Time was, Siobhan Clarke got a frisson just walking through the door of Gayfield Square police station. Each day brought new cases and different challenges, and there might even be something big about to break – a murder or serious assault. Now, though, Police Scotland parachuted in their own squad for high-profile inquiries, meaning the local CID was reduced to a support role – and where was the fun in that? Every day now it seemed there were grumblings and mutterings; fellow officers ticking off the days till retirement or pulling sickies. Tess in the control room was a good source of general gossip, even if the gossip itself was grim.
Clarke had had to park in a pay bay, too, having failed to find a space at the station. So, having put in the maximum amount, she was tapping an alarm reminder into her phone as she climbed the stairs to the CID suite. In four hours she’d have to move the car or face a fine. There was a sign she could use for her windscreen – OFFICIAL POLICE VEHICLE. But she’d tried that once and returned to find someone had scored the car all down one side.
Nice.
The CID suite wasn’t big, but then it wasn’t busy. Her two DCs, Christine Esson and Ronnie Ogilvie, were seated at their computers, tapping away. With her head angled downwards, only Esson’s short dark hair was visible.
‘Good of you to drop in,’ Clarke heard her comment.
‘I was out at Darryl Christie’s house.’
‘Word is he’s had a bit of an accident.’ Esson had stopped typing and was studying her boss.

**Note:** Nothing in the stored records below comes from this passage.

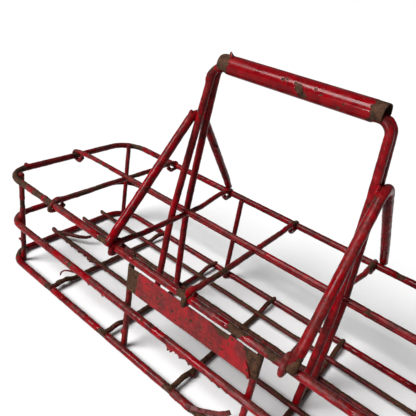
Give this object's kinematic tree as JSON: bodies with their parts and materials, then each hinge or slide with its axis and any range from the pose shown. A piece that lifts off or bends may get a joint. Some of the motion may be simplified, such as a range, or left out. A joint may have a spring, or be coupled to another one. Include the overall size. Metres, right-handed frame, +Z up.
{
  "type": "milk bottle crate",
  "caption": "Open steel rod crate for milk bottles: rims, posts and wire grids that make two rows of cells, and a tall two-rod carrying handle with a sleeved grip.",
  "frame": {"origin": "middle of the crate's base, on the surface that it stands on", "axes": "+X along the crate, +Z up, -Y towards the side with the name plate"},
  "size_m": [0.5804, 0.2142, 0.2903],
  "materials": {
    "coated_rim": "thick red coat, glossy, worn brown on top and chipped to bare rusty steel",
    "coated_rod": "thick red coat, glossy, with small chips",
    "coated_wire": "red coat, worn to brown along the top",
    "coated_post": "red coat, glossy, dark in places",
    "rusty_wire": "mostly bare brown rusted steel with remains of red coat",
    "grip_coat": "smooth glossy crimson coat, bare brown steel at both ends",
    "plate_coat": "rubbed red coat, flaked to bare brown steel at both ends",
    "bare_rivet": "dark rusted steel"
  },
  "bodies": {
    "root": {"top_rim": "coated_rim", "mid_rim": "coated_rim", "bottom_rim": "coated_rim", "corner_post_front_left": "coated_post", "corner_post_front_right": "coated_post", "corner_post_back_left": "coated_post", "corner_post_back_right": "coated_post", "side_post_front_left": "coated_post", "side_post_front_right": "coated_post", "side_post_back_left": "coated_post", "side_post_back_right": "coated_post", "brace_left": "coated_rod", "brace_right": "coated_rod", "top_cross_wire_1": "coated_wire", "top_cross_wire_2": "coated_wire", "top_cross_wire_3": "coated_wire", "top_cross_wire_4": "coated_wire", "top_cross_wire_5": "coated_wire", "bottom_cross_wire_1": "rusty_wire", "bottom_cross_wire_2": "rusty_wire", "bottom_cross_wire_3": "rusty_wire", "bottom_cross_wire_4": "rusty_wire", "bottom_cross_wire_5": "rusty_wire", "top_centre_wire": "coated_wire", "bottom_long_wire_1": "rusty_wire", "bottom_long_wire_2": "rusty_wire", "bottom_long_wire_3": "rusty_wire", "bottom_long_wire_4": "rusty_wire", "handle_rod_front": "coated_rod", "handle_rod_back": "coated_rod", "grip_sleeve": "grip_coat", "grip_rivet": "bare_rivet", "name_plate": "plate_coat"}
  },
  "joints": []
}
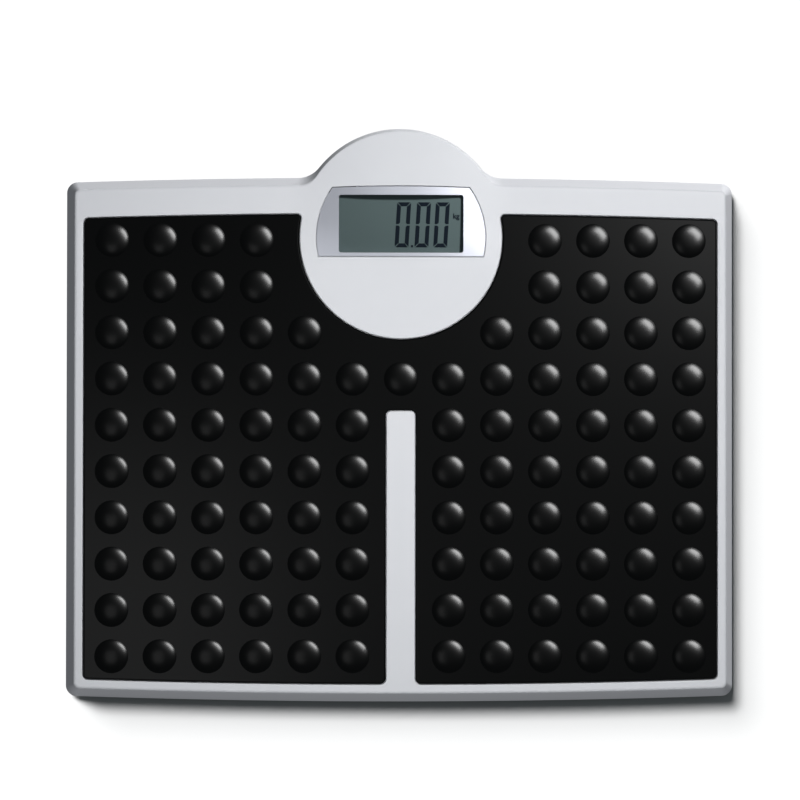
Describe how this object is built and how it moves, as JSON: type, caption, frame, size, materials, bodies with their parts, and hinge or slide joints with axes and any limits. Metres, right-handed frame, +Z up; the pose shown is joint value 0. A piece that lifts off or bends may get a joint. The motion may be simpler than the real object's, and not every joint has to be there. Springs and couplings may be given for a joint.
{
  "type": "bathroom scale",
  "caption": "Wide digital bathroom scale: a white platform with a studded black rubber mat, a round tilted display head at the back, and feet on load cells.",
  "frame": {"origin": "on the floor under the middle of the bounding box", "axes": "+Z up, +Y towards the display head at the back, +X to the user's right"},
  "size_m": [0.433, 0.3726, 0.047],
  "materials": {
    "white_moulded_plastic": "satin white moulded plastic",
    "grey_moulded_plastic": "fine-textured grey moulded plastic",
    "dark_moulded_plastic": "dark moulded plastic",
    "black_rubber": "matt black rubber",
    "silver_film": "silver printed film under a clear coat",
    "clear_pane": "clear polished plastic pane",
    "display_glass": "grey-green liquid crystal display",
    "green_laminate": "solder-masked circuit board",
    "black_resin": "moulded resin",
    "zinc_steel": "zinc-plated steel",
    "amber_film": "amber flexible film",
    "cell_jacket": "plain printed steel jacket",
    "grey_cable": "grey cable sheath"
  },
  "bodies": {
    "platform": {"top_housing": "white_moulded_plastic", "cell_connector": "white_moulded_plastic", "base_tray": "grey_moulded_plastic", "rubber_mat": "black_rubber", "foot_pad_front_left": "black_rubber", "foot_pad_front_right": "black_rubber", "foot_pad_rear_left": "black_rubber", "foot_pad_rear_right": "black_rubber", "display_bezel": "silver_film", "display_window": "clear_pane", "lcd_panel": "display_glass", "lcd_frame": "dark_moulded_plastic", "foot_cup_front_left": "dark_moulded_plastic", "foot_cup_front_right": "dark_moulded_plastic", "foot_cup_rear_left": "dark_moulded_plastic", "foot_cup_rear_right": "dark_moulded_plastic", "lcd_ribbon": "amber_film", "circuit_board": "green_laminate", "microcontroller": "black_resin", "unit_switch": "black_resin", "pairing_switch": "black_resin", "battery_lead_positive": "black_resin", "battery_lead_negative": "black_resin", "radio_module": "zinc_steel", "stiffener_plate": "zinc_steel", "load_cell_front_left": "zinc_steel", "load_cell_front_right": "zinc_steel", "load_cell_rear_left": "zinc_steel", "load_cell_rear_right": "zinc_steel", "cell_contact_1": "zinc_steel", "cell_contact_2": "zinc_steel", "cell_contact_3": "zinc_steel", "cell_contact_4": "zinc_steel", "cell_contact_5": "zinc_steel", "housing_screw_1": "zinc_steel", "housing_screw_2": "zinc_steel", "housing_screw_3": "zinc_steel", "housing_screw_4": "zinc_steel", "housing_screw_5": "zinc_steel", "housing_screw_6": "zinc_steel", "housing_screw_7": "zinc_steel", "housing_screw_8": "zinc_steel", "board_screw_1": "zinc_steel", "board_screw_2": "zinc_steel", "board_screw_3": "zinc_steel", "board_screw_4": "zinc_steel", "battery_1": "cell_jacket", "battery_2": "cell_jacket", "battery_3": "cell_jacket", "battery_4": "cell_jacket", "load_cell_cable_front_left": "grey_cable", "load_cell_cable_front_right": "grey_cable", "load_cell_cable_rear_left": "grey_cable", "load_cell_cable_rear_right": "grey_cable"},
    "door": {"battery_door": "grey_moulded_plastic"},
    "unit_key": {"unit_button": "dark_moulded_plastic", "unit_plunger": "dark_moulded_plastic"},
    "pairing_key": {"pairing_button": "dark_moulded_plastic", "pairing_plunger": "dark_moulded_plastic"}
  },
  "joints": [
    {"name": "battery_door_hinge", "type": "hinge", "parent": "platform", "child": "door", "pos_m": [0, -0.00695, 0.0093], "axis": [1, 0, 0], "range_deg": [0, 75]},
    {"name": "unit_key_press", "type": "slide", "parent": "platform", "child": "unit_key", "axis": [0, 0, 1], "range_m": [0, 0.0008], "stiffness_N_per_m": 2500},
    {"name": "pairing_key_press", "type": "slide", "parent": "platform", "child": "pairing_key", "axis": [0, 0, 1], "range_m": [0, 0.0008], "stiffness_N_per_m": 2500}
  ]
}
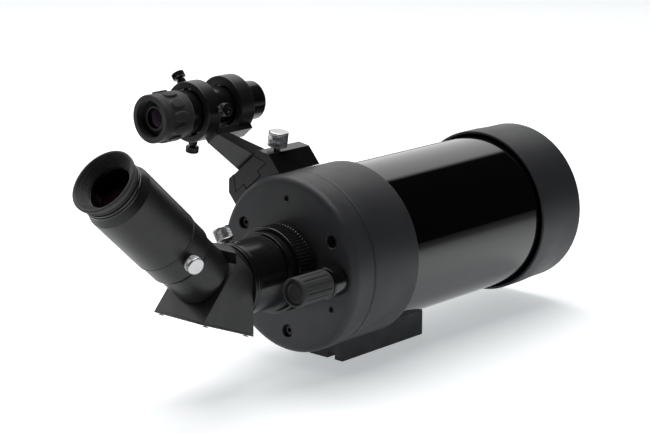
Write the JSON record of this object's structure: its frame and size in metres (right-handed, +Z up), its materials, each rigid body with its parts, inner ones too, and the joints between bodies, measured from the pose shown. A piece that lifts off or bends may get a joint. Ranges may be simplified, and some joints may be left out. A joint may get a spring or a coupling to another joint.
{
  "type": "maksutov telescope",
  "caption": "Compact Maksutov spotting telescope with textured end cells, erecting diagonal, eyepiece, side focus knob, finder on a sliding bracket and a dovetail bar.",
  "frame": {"origin": "centre of the dovetail bar's flat underside", "axes": "+Y the way the telescope points, +Z up, +X to the right seen from behind"},
  "size_m": [0.147, 0.3936, 0.1739],
  "materials": {
    "cell_paint": "fine textured satin charcoal paint",
    "tube_paint": "deep gloss black enamel",
    "black_anodised": "satin black anodising",
    "satin_black": "satin black paint",
    "bar_black": "matte black fine textured paint",
    "rubber": "matte moulded rubber",
    "black_plastic": "matte moulded plastic",
    "gloss_black": "polished black",
    "chrome": "polished chrome plate",
    "steel": "turned steel",
    "black_steel": "black oxide",
    "mirror": "aluminised",
    "glass": "polished optical glass",
    "coated_glass": "polished, with a blue-violet anti-reflection coating"
  },
  "bodies": {
    "optical_tube": {"rear_cover": "cell_paint", "rear_cell": "cell_paint", "main_tube": "tube_paint", "front_cell": "cell_paint", "corrector_lens": "glass", "corrector_retainer": "black_anodised", "secondary_mirror": "mirror", "secondary_baffle": "satin_black", "baffle_tube": "satin_black", "dovetail_bar": "bar_black", "bar_screw_1": "black_steel", "bar_screw_2": "black_steel", "cover_screw_1": "black_steel", "cover_screw_2": "black_steel", "cover_screw_3": "black_steel", "set_screw_1": "black_steel", "set_screw_2": "black_steel", "set_screw_3": "black_steel", "visual_back": "black_anodised", "focus_bushing": "gloss_black", "finder_shoe": "black_anodised", "shoe_screw_1": "black_steel", "shoe_screw_2": "black_steel"},
    "back_ring": {"visual_back_ring": "black_anodised"},
    "back_screw": {"visual_back_thumbscrew": "chrome"},
    "focuser": {"focus_shaft": "steel", "focus_knob_core": "black_plastic", "focus_knob_grip": "rubber"},
    "mirror_cell": {"primary_mirror": "mirror", "mirror_carrier": "steel", "mirror_retainer": "black_anodised"},
    "diagonal": {"diagonal_nosepiece": "chrome", "diagonal_collar": "black_anodised", "diagonal_housing": "satin_black", "diagonal_prism": "glass", "diagonal_base_plate": "satin_black", "base_plate_screw_1": "steel", "base_plate_screw_2": "steel", "base_plate_screw_3": "steel", "base_plate_screw_4": "steel", "eyepiece_socket": "satin_black"},
    "socket_screw": {"socket_thumbscrew": "chrome"},
    "eyepiece": {"eyepiece_body": "satin_black", "eyepiece_barrel": "chrome", "field_lens": "glass", "lens_spacer": "black_anodised", "eye_lens": "coated_glass", "eyepiece_top_ring": "black_anodised", "eyecup": "rubber"},
    "shoe_screw": {"shoe_thumbscrew": "chrome"},
    "bracket": {"finder_bracket": "satin_black"},
    "adjuster_1": {"finder_screw_1": "black_anodised"},
    "adjuster_2": {"finder_screw_2": "black_anodised"},
    "adjuster_3": {"finder_screw_3": "black_anodised"},
    "finder": {"finder_tube": "tube_paint", "finder_objective": "coated_glass", "finder_oring": "rubber"},
    "finder_eyepiece": {"finder_grip": "rubber", "finder_eye_cell": "black_plastic", "finder_eye_lens": "coated_glass"}
  },
  "joints": [
    {"name": "focus_knob_turn", "type": "hinge", "parent": "optical_tube", "child": "focuser", "pos_m": [0.0403, -0.0885, 0.062], "axis": [0, 1, 0], "range_deg": [-1800, 1800]},
    {"name": "mirror_focus", "type": "slide", "parent": "optical_tube", "child": "mirror_cell", "axis": [0, 1, 0], "range_m": [-0.005, 0.005]},
    {"name": "back_ring_turn", "type": "hinge", "parent": "optical_tube", "child": "back_ring", "pos_m": [0, -0.0785, 0.0637], "axis": [0, 1, 0], "range_deg": [0, 720]},
    {"name": "back_screw_turn", "type": "hinge", "parent": "optical_tube", "child": "back_screw", "pos_m": [-0.01484, -0.1075, 0.08744], "axis": [-0.5299, 0, 0.848], "range_deg": [0, 720]},
    {"name": "diagonal_turn", "type": "hinge", "parent": "optical_tube", "child": "diagonal", "pos_m": [0, -0.1155, 0.0637], "axis": [0, 1, 0], "continuous": true},
    {"name": "socket_screw_turn", "type": "hinge", "parent": "diagonal", "child": "socket_screw", "pos_m": [0.02295, -0.16906, 0.08858], "axis": [0.9563, -0.1994, -0.2138], "range_deg": [0, 720]},
    {"name": "eyepiece_slide", "type": "slide", "parent": "diagonal", "child": "eyepiece", "axis": [0, -0.7314, 0.682], "range_m": [0, 0.028]},
    {"name": "shoe_screw_turn", "type": "hinge", "parent": "optical_tube", "child": "shoe_screw", "pos_m": [-0.0283, -0.0465, 0.128], "axis": [0.1522, 0, 0.9884], "range_deg": [0, 720]},
    {"name": "bracket_slide", "type": "slide", "parent": "optical_tube", "child": "bracket", "axis": [0, -1, 0], "range_m": [0, 0.045]},
    {"name": "finder_tilt", "type": "hinge", "parent": "bracket", "child": "finder", "pos_m": [-0.07264, -0.0452, 0.15026], "axis": [0.766, 0, 0.6428], "range_deg": [-1.5, 1.5]},
    {"name": "adjuster_1_slide", "type": "slide", "parent": "bracket", "child": "adjuster_1", "axis": [-0.6157, 0, 0.788], "range_m": [-0.00069, 0.00069]},
    {"name": "adjuster_2_slide", "type": "slide", "parent": "bracket", "child": "adjuster_2", "axis": [0.9903, 0, 0.1392], "range_m": [-0.0004, 0.0004]},
    {"name": "adjuster_3_slide", "type": "slide", "parent": "bracket", "child": "adjuster_3", "axis": [-0.1736, 0, -0.9848], "range_m": [-0.0005, 0.0005]},
    {"name": "finder_eyepiece_turn", "type": "hinge", "parent": "finder", "child": "finder_eyepiece", "pos_m": [-0.07264, -0.0955, 0.15026], "axis": [0, 1, 0], "range_deg": [-180, 180]}
  ],
  "couplings": [
    {"joint": "focus_knob_turn", "follows": "mirror_focus", "rad_per_m": -6283.2},
    {"joint": "finder_tilt", "follows": "adjuster_1_slide", "rad_per_m": -38.046},
    {"joint": "adjuster_2_slide", "follows": "adjuster_1_slide", "ratio": -0.53024},
    {"joint": "adjuster_3_slide", "follows": "adjuster_1_slide", "ratio": -0.64318}
  ]
}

‘We all know he’s a respectable entrepreneur and everything,’ Clarke said, slipping out of her jacket and draping it over the back of her chair, ‘but could you find me anything we’ve got on his activities and associates?’
‘No problem.’
Clarke turned to Ogilvie. ‘Uniforms are talking to the neighbours. I need to know what they find. And make sure they look at any and all CCTV recordings from dusk till the paramedics arrived.’